The singer is always credited as Bertha ‘Chippie’ Hill and this interpolated nickname is an additional, writer’s reason for my interest in her, because ‘chippie’ was a word which in Afro-American culture of the time had a sliding scale of meaning. At the lighter end it meant simply a young girl who was out for fun, with possibly but not necessarily a sexual content to the fun. But ‘chippie’ could also mean a girl who would, for an inducement perhaps, put out if requested. And then moving up the scale to the heavier end ‘chippie’ meant , quite unequivocally, a hooker, a streetwalker.
Why this nickname? Bertha was barely out of her teens when she started recording and the most likely explanation seems to me a P.R. exercise to exploit her youth, a nudge, nudge, wink, wink idea – hey, this singer is a fun girl, sure, but maybe, maybe she’s also been, or perhaps still is, a hooker. Other songs she recorded at the time build on this sexual hint.
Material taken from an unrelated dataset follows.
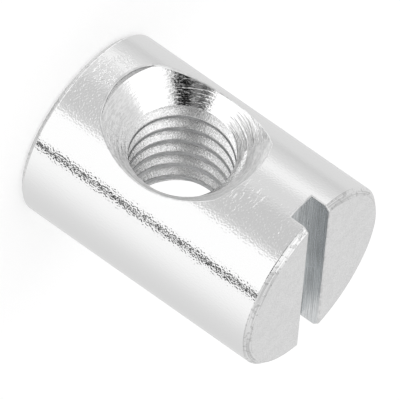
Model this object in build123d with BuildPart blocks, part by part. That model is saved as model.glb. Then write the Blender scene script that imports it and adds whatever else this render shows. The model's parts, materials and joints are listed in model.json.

Sport Model Mama for example has lyrics in which she compares herself to an expensive car, ‘out on the rack for pay’ and adds ‘you can come down and buy me.’
Pratt City Blues is equally unequivocal: ‘You walk Sandusky with your head hung low.’ It’s undoubtedly a street-walker’s song, but it has none of the brazen assertiveness of Sport Model Mama. It’s the song of a defeated woman, honest, retaining dignity but saturated with the sad reality of the street-walker’s life. It’s beautiful but it reinforces the idea that the singer is, or has been, a hooker. Did Bertha approve of this exploitation of her youth? I doubt it.
I’d first heard Pratt City Blues on a compilation record produced by Paul Oliver. It was later that trawling through the Document Records site, a treasure trove of blues, spirituals, ‘race’ records and other popular and in their time largely ignored musical forms, I came across a CD of Bertha ‘Chippie’ Hill, 1925 to 1929, the tracks in order of recording. Number 10 on the playlist is Pratt City Blues. Number 24 on the playlist, the last one, is… Pratt City Blues.
At first I hated it; it was so totally unexpected, a complete reversal of the first. It’s anything but solemn and statuesque, it’s up-tempo, with a jump-style pianist, unidentified but possibly Georgia Tom, a banjoist, a string bass player with a lively slap style, probably Bill Johnson, and vocal interjections from the vaudeville entertainer and drag artist Frankie ‘Half-pint’ Jaxon. And then as I played it again and again I began to like it, and then to love it, and at last to understand it. The music bounces, full of life, of joie de vivre, of the sheer fun of being alive and enjoying yourself. The result is as unequivocal as the first version, but the message this time is: I’m a young girl out for fun. Yes, the ‘head hung low’ line is still there but it’s undercut by Jaxon’s shout of ‘let it hang!’ It’s now no more than a temporary blip, a momentary querying of the new interpretation, to be considered and then dismissed. This version of Pratt City Blues is in short Bertha reclaiming herself, rejecting the P.R. nudge, announcing that this, and only this, is the reality of who and what she is. What’s more the recording marks the end of her career, and so acts as a deliberate full stop. She produces nothing more until 1946 when she emerges briefly to record three low-key tracks accompanied by the pianist Montana Taylor and two accompanied by another pianist, ‘Mr. Freddie’ Shayne. What scanty biographical details I’ve come across tell me no more than that in the interim she raised a family and continued to sing in various clubs in Chicago and New York. A photograph of her in the 1940’s club shows an unglamorous middle-aged woman with rimless glasses. I find it beautiful. She died in a road accident in 1950.
Words shift with context. This is what for me helps to make the business of writing so exhilarating and so difficult. The two versions of Pratt City Blues exemplify this. They also warn against making easy assumptions. Slogans are always worth a measure of distrust.